Themes: Alive Even After Death by Wheesung

==Awards and nominations==

| Year | Award | Category | Recipient | Result |
| 2008 | KBS Drama Awards | Top Excellence Award, Actor | Song Il-gook | Won |
| Best Couple Award | Song Il-gook and Choi Jung-won | Won |
| Park Gun-hyung and Choi Jung-won | Nominated |
| Song Il-gook and Kim Jung-hwa | Nominated |
| Excellence Award, Actor in a Miniseries | Jung Jin-young | Won |
| Excellence Award, Actress in a Miniseries | Choi Jung-won | Won |
| Netizen Award, Actor | Jung Jin-young | Nominated |
| Park Gun-hyung | Nominated |
| Netizen Award, Actress | Oh Yoon-ah | Nominated |

==International broadcast==
In Japan the drama aired on cable channel BS-Fuji beginning October 15, 2009 on Wednesdays.
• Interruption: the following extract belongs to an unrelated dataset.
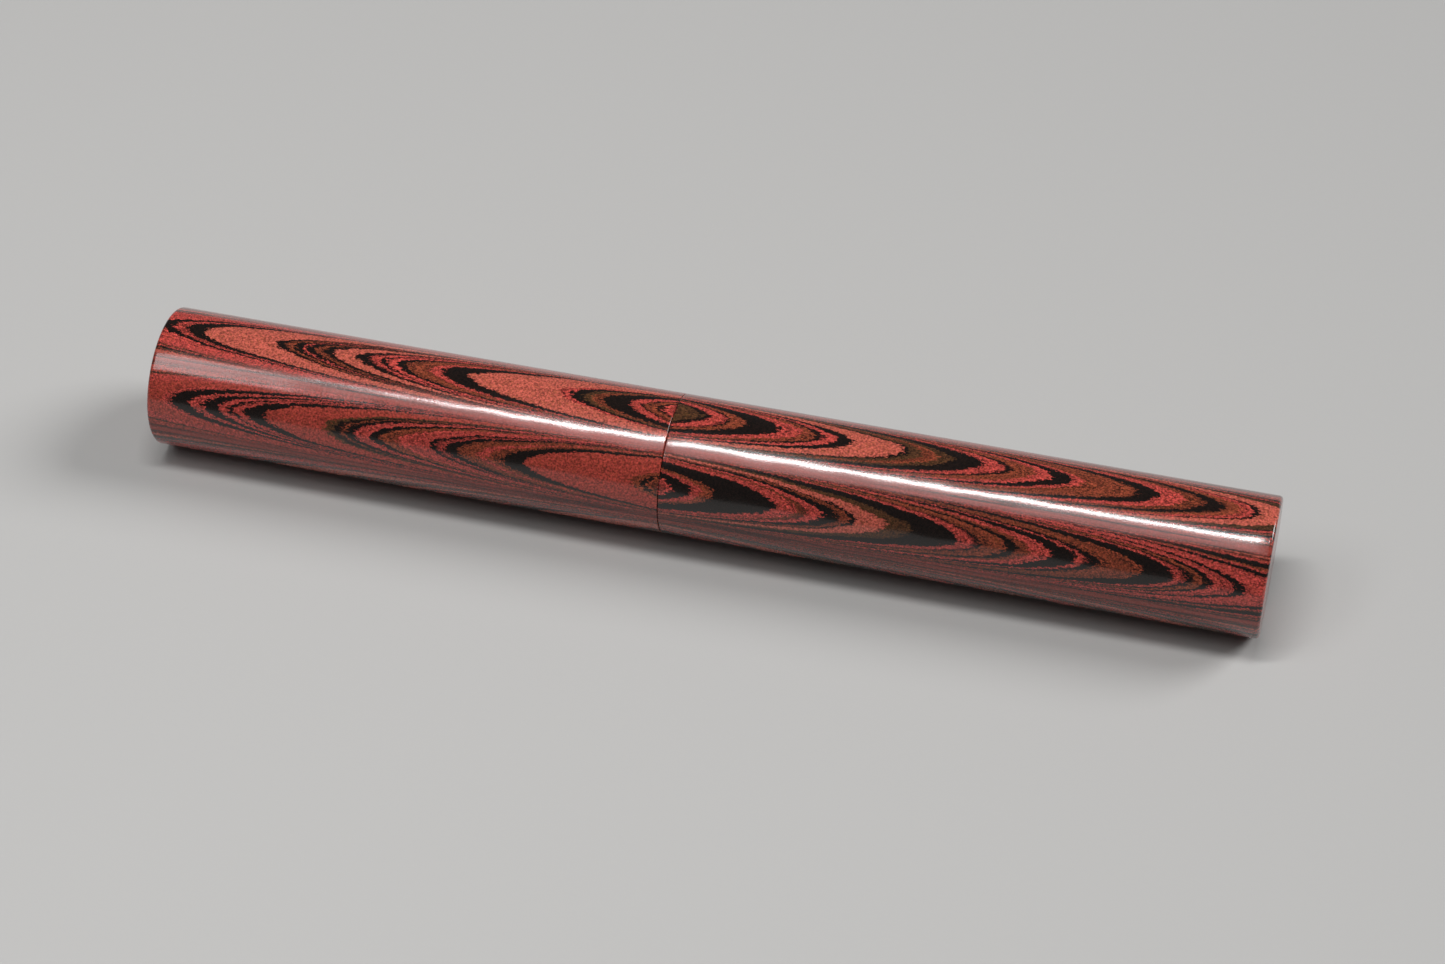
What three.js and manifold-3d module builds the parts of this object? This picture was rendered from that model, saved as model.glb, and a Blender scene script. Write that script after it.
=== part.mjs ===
// Capped dip pen holder: a turned hard-rubber cap and barrel that meet flush, a grip section that
// screws into the barrel, and a sprung metal ferrule in the grip that holds a steel nib.
//
// Millimetres. The finished group lies on the plane Z = 0 with +Z up. +X runs from the cap's closed
// end to the barrel's closed end, and the origin is under the middle of the closed pen.
// Every piece is drawn in the pen's own frame, where +X points forward along the centre line, out of
// the grip to the nib's point, and X = 0 is the flush joint between cap and barrel.
import * as THREE from "three";
import { mergeVertices } from "three/addons/utils/BufferGeometryUtils.js";
import Module from "manifold-3d";

const wasm = await Module();
wasm.setup();

// Driving dimensions.
const OVERALL_LENGTH = 132;
const BODY_RADIUS = 8.25;
const CAP_LENGTH = 62.2;
const BARREL_LENGTH = OVERALL_LENGTH - CAP_LENGTH;
const SEAM_GAP = 0.06; // between the cap's rim and the barrel's rim
const END_EDGE = 0.45; // rounding of the two closed ends
const RIM_EDGE = 0.12; // rounding of the two rims at the joint

const CAP_END_WALL = 3.5;
const CAP_MOUTH_RADIUS = 6.8; // the bore that slides over the collar
const CAP_MOUTH_DEPTH = 9.5;
const CAP_BORE_RADIUS = 6.0;

const BARREL_END_WALL = 4;
const BARREL_BORE_RADIUS = 4.85;
const SEAL_SEAT_RADIUS = 6.05;
const SEAL_SEAT_DEPTH = 1.1;

const COLLAR_RADIUS = 6.7;
const COLLAR_LENGTH = 8;
const GRIP_GROOVE = { from: 3.4, to: 5.0, radius: 5.45 };
const GRIP_FRONT = 27;
const TENON_LENGTH = 8;
const TENON_RELIEF_RADIUS = 4.85;
const TENON_CORE_RADIUS = 4.6;
const FERRULE_BORE = { radius: 3.75, rear: 14.2, drillTip: 2.2 };

// Two-start thread. In a cross-section each ridge spans an angle, because a turn is one lead.
const THREAD_STARTS = 2;
const THREAD_LEAD = 2.5;
const THREAD_SIDES = 18;
const THREAD_ROOT_RADIUS = 4.9;
const THREAD_CREST_RADIUS = 5.5;
const THREAD_ROOT_HALF_ANGLE = 54;
const THREAD_CREST_HALF_ANGLE = 24;
const THREAD_CLEARANCE = 0.14;
const THREAD_CLEARANCE_ANGLE = 12;
const THREAD_OVERLAP = 0.3; // how far the plain tenon reaches into the threaded rod
const TAPPED_LENGTH = 9;
const THREAD_RELIEF = 1.3; // plain length behind the flange, where the seal ring sits

const SEAL_RING = { radius: 5.45, cord: 0.475, along: -0.55 };
const CAP_RING = { radius: 6.125, cord: 0.6, along: 4.2 };

const SLEEVE = { radius: 3.7, wall: 0.3, rear: 14.5, rimRadius: 4.1, rimThickness: 0.45 };
const CLAW_BASE = { radius: 3.35, bore: 2.3, rear: 14.7, front: 15.9 };
const CLAW_TIP = 26.2;
const CLAW_WALL = 0.3;
const CLAW_SLOT = 1.1;

const NIB_REAR = 16.2;
const NIB_TIP = 46.5;
const NIB_SHOULDER = 29.5;
const NIB_THICKNESS = 0.24;
const NIB_CROWN = 3.18; // height of the sheet's middle above the centre line, along the shank
const NIB_ARCH_RADIUS = 3.18;
const NIB_TIP_ARCH_RADIUS = 1.9;
const NIB_TIP_DROP = 2.3;
const NIB_HALF_WIDTH = 4.4; // measured round the sheet
const NIB_TIP_HALF_WIDTH = 0.16;
const NIB_REAR_CORNER = 1.6;
const VENT = { along: 34.6, radius: 0.62 };
const SLIT_HALF_WIDTH = 0.04;
const SIDE_SLIT = { from: 36.2, length: 3.4, width: 0.3, inset: 1.35 };

const BODY_SEGMENTS = 64;
const INNER_SEGMENTS = 40;
const CLAW_SEGMENTS = 32;

// The pen rests on one flat of its faceted outside.
const AXIS_HEIGHT = BODY_RADIUS * Math.cos(Math.PI / BODY_SEGMENTS);

const radians = THREE.MathUtils.degToRad;
const { clamp, lerp, smoothstep } = THREE.MathUtils;

// ---------------------------------------------------------------- shapes

// A body of revolution about X from [along, radius] points. The outer wall runs towards +X.
function turned(outline, segments = INNER_SEGMENTS) {
  const points = outline.map(([along, radius]) => new THREE.Vector2(radius, along));
  const geometry = new THREE.LatheGeometry(points, segments, Math.PI / segments);
  return geometry.rotateZ(-Math.PI / 2);
}

// Points of a quarter-round edge, from the angle `from` to `to` in degrees about [along, radius].
function roundEdge([along, radius], edge, from, to, steps = 3) {
  return Array.from({ length: steps + 1 }, (_, i) => {
    const angle = radians(lerp(from, to, i / steps));
    return [along + edge * Math.cos(angle), radius + edge * Math.sin(angle)];
  });
}

function ring({ radius, cord, along }) {
  const geometry = new THREE.TorusGeometry(radius, cord, 10, INNER_SEGMENTS);
  return geometry.rotateY(Math.PI / 2).translate(along, 0, 0);
}

// Radius of the thread at a phase in degrees: flat-topped ridges on a plain core.
function threadRadius(phase, groove) {
  const pitchAngle = 360 / THREAD_STARTS;
  const fromRidge = Math.abs(THREE.MathUtils.euclideanModulo(phase, pitchAngle) - pitchAngle / 2);
  const widening = groove ? THREAD_CLEARANCE_ANGLE : 0;
  const footAngle = THREAD_ROOT_HALF_ANGLE + widening;
  const crestAngle = THREAD_CREST_HALF_ANGLE + widening;
  const rise = clamp((footAngle - fromRidge) / (footAngle - crestAngle), 0, 1);
  const radius = lerp(THREAD_ROOT_RADIUS, THREAD_CREST_RADIUS, rise);
  return groove ? radius + THREAD_CLEARANCE : radius;
}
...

The drama was also aired on Japanese cable channel KNTV from July 17 to August 27, 2011.
In Iran the drama first aired on Channel 3 then after a few years on Tamasha and Namayesh Channels.
In Thailand the drama aired on Channel 3 beginning July 12, 2009 on Sundays. Repeat telecast in 2012.

In Tanzania the drama was aired on ITV from November, 2010 to March 2012 on Wednesday to Friday from 10pm to 11pm. Also was repeated in 2012 on Capital TV.